The beginning of a new semester in the wake of the one past always begins with a scramble for ideas. What was interesting and innovative last semester MUST be improved upon and new artists uncovered to advance my personal practice. It's a race against time, with the finale in sight. 

Having explored PPE and gender data bias last semester, briefly making textile samples to conclude this chapter in my research, I have decided to push this area and explore a specific area of fashion that accommodated women's bodies and interests. Sportswear evolved from the American fashion market to counteract the restrictive fashions that were produced in Paris and slowly infiltrating to Western fashions. 

At the healm of the mission was Bonnie Cashin, a designer who emphasised the practicality and democratization of fashion to transmute utility into luxury. Cashin became famous for her approach to designing for mobility, gaining global inspiration from East Asia and translating the fluid forms of kimonos and capes into loose fitting, layered sportswear items that 'articulated with the body'. 

Thinking through Cashin's work and the prospect of creating a lookbook to suggest the garments I may create, I decided to consider ways in which I could make physical outcomes when materials are not to hand. So, I decided to return to the subject of my degree and paint. 
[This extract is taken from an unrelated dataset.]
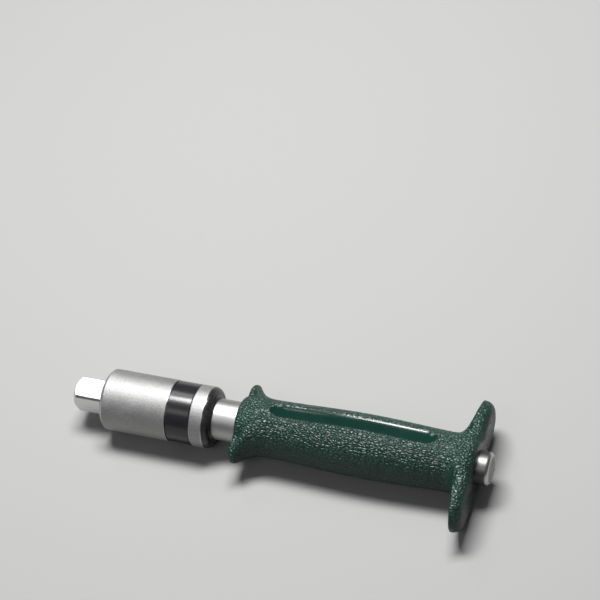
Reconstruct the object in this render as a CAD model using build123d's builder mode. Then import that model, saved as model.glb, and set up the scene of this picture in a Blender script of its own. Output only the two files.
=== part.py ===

Referring to artists that have influenced past strands of my practice, I turned to Meghan Cox and Michael Borremans to consider the medium of paint as a means through which to translate the following themes:

      Women in science - healthcare - textbook education - warzone - frontline - temporary architecture - coronavirus hospitals

Working with paint, I wish to draw upon the legacy of influential female figures in healthcare, relevant to the current situation, such as Florence Nightingale and the memorial hospital erected to tackle Covid cases in London. With hospitals overrun with cases and descriptions of the wards as being akin to 'warzones', I want my paintings to become portraits imparting to the viewer a sense of containment to aid the feeling of the isolation of the subjects.